Task statement
Start at the line containing "base_tray();" and stop at the line containing "before = set(bpy.data.objects)"; copy those lines exactly, both ends included, and no others.

[begin Dataset section]

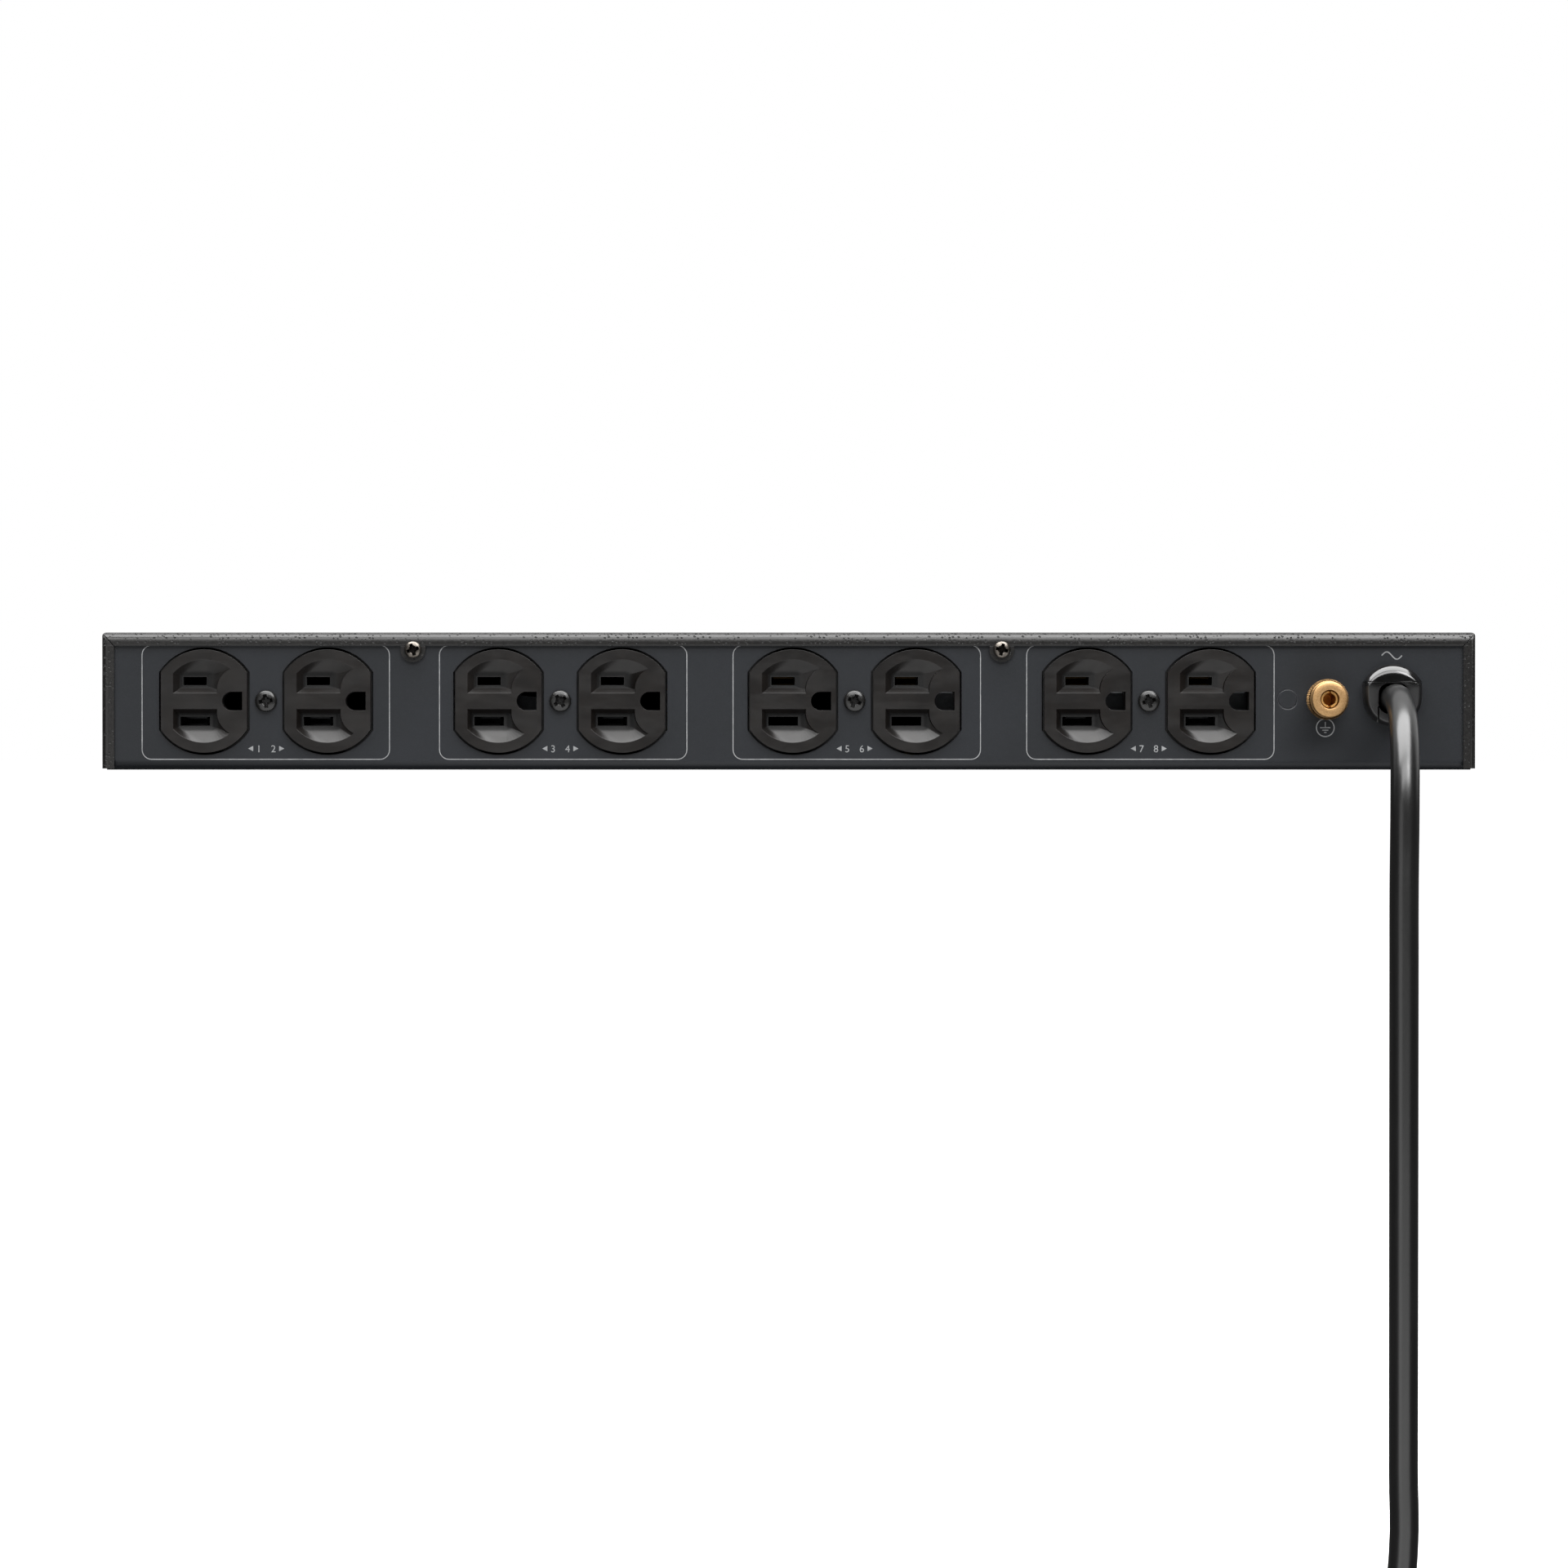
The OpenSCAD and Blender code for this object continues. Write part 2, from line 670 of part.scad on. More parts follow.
module cord_tie() {
    width = 16;
    inner = coil_in - cord_r - 1;
    outer = coil_out + cord_r + 0.2;
    strap = 0.9;
    color("#202022") translate([coil_x, coil_y, coil_foot_z]) difference() {
        block([-width / 2, inner - strap, -0.1 - strap], [width / 2, outer + strap, 2 * cord_d + 0.1 + strap]);
        block([-width, inner, -0.1], [width, outer, 2 * cord_d + 0.1]);
    }
}

// The plug lies on its side and faces +Y, with its back end where the cord enters
module at_plug() {
    translate([plug_x, plug_y, plug_z]) children();
}

module plug_body() {
    relief_n = 5;
    relief_pitch = 4.4;
    color(glossy_black) at_plug() {
        difference() {
            bar_y(5.6, 0.2, 24, 6.8);
            for (i = [0:relief_n - 1]) translate([0, 2.4 + i * relief_pitch, 0]) difference() {
                bar_y(8, 0, 1.6);
                bar_y(5.1 + i * 0.2, -1, 3);
            }
        }
        hull() {
            bar_y(6.7, 23, 25, $fn = soft_fn);
            extrude_y(40, 50) rounded([-17, -12.5], [13, 12.5], [5, 8, 8, 5], $fn = soft_fn);
        }
    }
}

module plug_pins() {
    color(brass) at_plug() {
        for (z = [-blade_z, blade_z])
            block([0.3, 50.02, z - 0.75], [6.65, 67.5, z + 0.75]);
        translate([3.5 - 11.9, 0, 0]) {
            bar_y(2.38, 50.02, 69.5);
            bar_y(2.38, 69.5, 71.4, 1.2);
        }
    }
}

// ---------- front controls ----------

switch_x = 185;
breaker_x = 150;
lamp_x = 124;
lamp_r = 2.5;
breaker_bush_r = 6;
rocker_pivot_y = 0.5;
rocker_tilt = 9;

module switch_case() {
    color("#19191b") translate([switch_x, 0, 0]) difference() {
        union() {
            block([-6, -22, -13.5], [6, panel_t + 1, 13.5]);
            block([-7.5, panel_t + 0.02, -15.5], [7.5, panel_t + 2, 15.5]);
            for (z = [-8, 0, 8]) block([-0.4, -30, z - 3.1], [0.4, -21, z + 3.1]);
        }
        block([-4.9, -9, -12.3], [4.9, panel_t + 3, 12.3]);
        translate([0, rocker_pivot_y, 0]) rotate([0, 90, 0]) cylinder(h = 11, r = 1.06, center = true);
    }
}

module power_rocker() {
    color("#2c2c2f") translate([switch_x, rocker_pivot_y, 0]) rotate([-rocker_tilt, 0, 0]) {
        extrude_x(9.2) polygon([[-4.5, -5], [3.5, -11], [5.7, -11], [4.1, 0], [5.7, 11], [3.5, 11], [-4.5, 5]]);
        rotate([0, 90, 0]) cylinder(h = 10.8, r = 1, center = true);
    }
}

module breaker_case() {
    color("#19191b") translate([breaker_x, 0, 0]) difference() {
        union() {
            block([-7, -32, -16], [7, -1.2, 16]);
            bar_y(breaker_bush_r, -2, 8);
            for (z = [-10, 10]) block([-0.4, -40, z - 3.1], [0.4, -31, z + 3.1]);
        }
        bar_y(3.27, -14, 9);
    }
}

module breaker_button() {
    color("#d2d0c8") translate([breaker_x, 0, 0]) bar_y(3.2, -10, 11);
}

module breaker_nut() {
    color(nickel) translate([breaker_x, 0, 0]) hex_nut(15, breaker_bush_r + 0.07, panel_t + 0.02, panel_t + 2.5);
}

module power_lamp() {
    color("#7fbf7a") translate([lamp_x, 0, 0]) {
        bar_y(lamp_r, -6, panel_t + 0.5);
        bar_y(lamp_r + 0.7, panel_t + 0.02, panel_t + 1);
        translate([0, panel_t + 0.5, 0]) sphere(lamp_r);
    }
}

// ---------- filter board ----------

board_x = -20;
board_y = -112;
board_size = [130, 70];
board_t = 1.6;
standoff_h = 6;
board_top = inside_z + standoff_h + board_t;
choke_x = 25;
choke_r = [8, 14.5];
choke_h = 12;

// Places children at the board's four corner holes
module board_corners() {
    for (x = [-1, 1], y = [-1, 1])
        translate([board_x + x * (board_size.x / 2 - 5), board_y + y * (board_size.y / 2 - 5), 0]) children();
}

module filter_board() {
    color("#2f5d3a") difference() {
        translate([board_x - board_size.x / 2, board_y - board_size.y / 2, inside_z + standoff_h])
            cube([board_size.x, board_size.y, board_t]);
        board_corners() translate([0, 0, inside_z]) cylinder(h = 20, r = 1.6);
    }
}

module board_standoffs() {
    color(brass) board_corners() difference() {
        translate([0, 0, inside_z]) cylinder(h = standoff_h, r = 3.2, $fn = 6);
        translate([0, 0, inside_z + 1]) cylinder(h = 20, r = 1.56);
    }
}

module board_screws() {
    color(nickel) board_corners() translate([0, 0, board_top]) rotate([-90, 0, 0])
        pan_screw(2.75, 2, 1.5, board_t + 4, 3);
}

module filter_capacitors() {
    color("#c7a63c") for (i = [0:2])
        translate([board_x - 56 + i * 16, board_y - 24, board_top]) cube([11, 26.5, 19]);
}

module choke_core() {
    color("#3c4a3e") translate([board_x + choke_x, board_y, board_top + 1.6])
        rotate_extrude($fn = 64) translate([choke_r[0], 0]) square([choke_r[1] - choke_r[0], choke_h]);
}

// Each turn of wire is a ring round the core's section
module choke_windings() {
    turns = 10;
    gap = 0.15;
    wire = 1.2;
    spread = 12;
    color("#b5703a") translate([board_x + choke_x, board_y, board_top + 1.6])
        for (half = [0, 180], i = [0:turns - 1]) rotate([0, 0, half + 18 + i * spread]) difference() {
            block([choke_r[0] - gap - wire, -wire / 2, -gap - wire],
                [choke_r[1] + gap + wire, wire / 2, choke_h + gap + wire]);
            block([choke_r[0] - gap, -wire, -gap], [choke_r[1] + gap, wire, choke_h + gap]);
        }
}

module varistors() {
    color("#2f5f9e") for (i = [0:2])
        translate([board_x - 48 + i * 20, board_y + 18, board_top + 9.5]) {
            rotate([-90, 0, 0]) cylinder(h = 4.5, r = 7);
            for (x = [-3.75, 3.75]) translate([x, 2.2, -9.5]) cylinder(h = 4, r = 0.4);
        }
}

// ---------- inner wires ----------

wire_r = 1.3;
tab_y = panel_y + body_back + 9.6;

// A wire through hand-placed points
module wire(route) {
    tube(smooth(route, 4), wire_r, 8);
}

// The short leads that join one duplex's tab to the next
module duplex_jumpers(z, lift) {
    for (i = [0:duplex_n - 2]) {
        x0 = duplex_x0 + i * duplex_pitch;
        x1 = x0 + duplex_pitch;
        wire([[x0 + 1.6, tab_y, z], [x0 + 2, tab_y + 6, z], [x0 + 14, tab_y + 12, z + lift],
            [x1 - 14, tab_y + 12, z + lift], [x1 - 2, tab_y + 6, z], [x1 - 1.6, tab_y, z]]);
    }
}

module live_wires() {
    last_x = duplex_x0 + (duplex_n - 1) * duplex_pitch;
    color("#1d1d1f") {
        duplex_jumpers(blade_z, 5);
        wire([[192, -192, 3], [196, -175, 4], [198, -120, 6], [180, -70, 10], [152, -52, 10], [150, -41, 10]]);
        wire([[150, -41, -10], [151, -52, -11], [168, -58, -12], [184, -48, -9], [185, -31, -8]]);
        wire([[185, -31, 0], [184, -44, 0], [150, -80, 6], [80, -95, 2], [38, -95, -11.5]]);
        wire([[34, -122, -11.5], [60, -140, 0], [last_x - 20, -160, 10], [last_x - 3, -172, 7],
            [last_x + 1.6, tab_y, blade_z]]);
    }
}

module neutral_wires() {
    last_x = duplex_x0 + (duplex_n - 1) * duplex_pitch;
    color("#dedbd2") {
        duplex_jumpers(-blade_z, -5);
        wire([[188, -192, 1], [180, -165, -6], [130, -120, -16], [70, -110, -10], [38, -104, -11.5]]);
        wire([[34, -131, -11.5], [70, -140, -12], [last_x - 20, -156, -14], [last_x - 3, -170, -8],
            [last_x + 1.6, tab_y, -blade_z]]);
    }
}

module earth_wires() {
    lug_y = panel_y + 3.6;
    yoke_y = panel_y + body_back + 9.9;
    color("#3f7f45") {
        wire([[192, -192, -1.2], [188, -180, -12], [172, -190, -17], [160, -205, -16],
            [earth_stud_x, lug_y + 2, -15]]);
        wire([[earth_stud_x, lug_y, 13.5], [earth_stud_x, lug_y + 1, 16.5],
            [post_x - 4, lug_y + 1, 17.5], [post_x, lug_y + 0.2, 14.5]]);
        for (i = [1:duplex_n - 1]) {
            x0 = duplex_x0 + (i - 1) * duplex_pitch + 29;
            x1 = x0 + duplex_pitch;
            wire([[x0 - 1.6, yoke_y, 0], [x0, yoke_y + 8, 0], [x0 + 20, yoke_y + 22, 0],
                [x1 - 20, yoke_y + 22, 0], [x1 - 6, yoke_y + 8, 0], [x1 - 1.6, yoke_y, 0]]);
        }
    }
}

// ---------- assembly ----------

base_tray();
top_cover();
front_panel();
front_panel_screws();
cover_rear_screws();
cover_side_screws();
outlet_screws();
for (i = [1:duplex_n]) {
    outlet_face(i);
    outlet_body(i);
    outlet_yoke(i);
    outlet_hot(i);
    outlet_neutral(i);
}
ground_post_stud();
ground_post_washer();
ground_post_collar();
ground_post_knob();
ground_post_nut();
earth_stud();
earth_nut();
ring_lugs();
strain_relief_body();
strain_relief_lock();
cord_entry();
mains_cord();
cord_coil();
cord_tail();
cord_tie();
plug_body();
plug_pins();
switch_case();
power_rocker();
breaker_case();
breaker_button();
breaker_nut();
power_lamp();
filter_board();
filter_capacitors();
choke_core();
choke_windings();
varistors();
board_standoffs();
board_screws();
live_wires();
neutral_wires();
earth_wires();
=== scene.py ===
"""Looks of the rack power strip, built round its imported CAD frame. Lengths are in metres."""

import math

import bmesh
import bpy
from mathutils import Matrix, Vector


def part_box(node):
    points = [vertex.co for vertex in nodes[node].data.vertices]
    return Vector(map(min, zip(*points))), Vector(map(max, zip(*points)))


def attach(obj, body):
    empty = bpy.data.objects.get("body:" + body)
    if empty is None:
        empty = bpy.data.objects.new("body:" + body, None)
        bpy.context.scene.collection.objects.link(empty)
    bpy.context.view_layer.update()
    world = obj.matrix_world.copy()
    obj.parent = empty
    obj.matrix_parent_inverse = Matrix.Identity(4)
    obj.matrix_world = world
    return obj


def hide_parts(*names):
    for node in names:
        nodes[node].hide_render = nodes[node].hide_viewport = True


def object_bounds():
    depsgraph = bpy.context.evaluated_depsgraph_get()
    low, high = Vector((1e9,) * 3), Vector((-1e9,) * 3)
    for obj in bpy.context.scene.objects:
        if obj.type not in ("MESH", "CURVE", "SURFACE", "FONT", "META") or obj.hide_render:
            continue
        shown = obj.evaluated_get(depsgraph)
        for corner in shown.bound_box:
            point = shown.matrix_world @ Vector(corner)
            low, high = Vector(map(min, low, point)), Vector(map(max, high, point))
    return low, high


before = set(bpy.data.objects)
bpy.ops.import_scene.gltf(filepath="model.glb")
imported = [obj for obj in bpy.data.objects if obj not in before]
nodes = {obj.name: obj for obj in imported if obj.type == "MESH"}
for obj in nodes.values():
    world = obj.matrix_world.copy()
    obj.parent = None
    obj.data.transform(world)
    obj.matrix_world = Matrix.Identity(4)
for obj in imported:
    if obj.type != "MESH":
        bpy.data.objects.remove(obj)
cad_low, cad_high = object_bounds()
scene = bpy.context.scene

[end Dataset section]

Complete output
base_tray();
top_cover();
front_panel();
front_panel_screws();
cover_rear_screws();
cover_side_screws();
outlet_screws();
for (i = [1:duplex_n]) {
    outlet_face(i);
    outlet_body(i);
    outlet_yoke(i);
    outlet_hot(i);
    outlet_neutral(i);
}
ground_post_stud();
ground_post_washer();
ground_post_collar();
ground_post_knob();
ground_post_nut();
earth_stud();
earth_nut();
ring_lugs();
strain_relief_body();
strain_relief_lock();
cord_entry();
mains_cord();
cord_coil();
cord_tail();
cord_tie();
plug_body();
plug_pins();
switch_case();
power_rocker();
breaker_case();
breaker_button();
breaker_nut();
power_lamp();
filter_board();
filter_capacitors();
choke_core();
choke_windings();
varistors();
board_standoffs();
board_screws();
live_wires();
neutral_wires();
earth_wires();
=== scene.py ===
"""Looks of the rack power strip, built round its imported CAD frame. Lengths are in metres."""

import math

import bmesh
import bpy
from mathutils import Matrix, Vector


def part_box(node):
    points = [vertex.co for vertex in nodes[node].data.vertices]
    return Vector(map(min, zip(*points))), Vector(map(max, zip(*points)))


def attach(obj, body):
    empty = bpy.data.objects.get("body:" + body)
    if empty is None:
        empty = bpy.data.objects.new("body:" + body, None)
        bpy.context.scene.collection.objects.link(empty)
    bpy.context.view_layer.update()
    world = obj.matrix_world.copy()
    obj.parent = empty
    obj.matrix_parent_inverse = Matrix.Identity(4)
    obj.matrix_world = world
    return obj


def hide_parts(*names):
    for node in names:
        nodes[node].hide_render = nodes[node].hide_viewport = True


def object_bounds():
    depsgraph = bpy.context.evaluated_depsgraph_get()
    low, high = Vector((1e9,) * 3), Vector((-1e9,) * 3)
    for obj in bpy.context.scene.objects:
        if obj.type not in ("MESH", "CURVE", "SURFACE", "FONT", "META") or obj.hide_render:
            continue
        shown = obj.evaluated_get(depsgraph)
        for corner in shown.bound_box:
            point = shown.matrix_world @ Vector(corner)
            low, high = Vector(map(min, low, point)), Vector(map(max, high, point))
    return low, high


before = set(bpy.data.objects)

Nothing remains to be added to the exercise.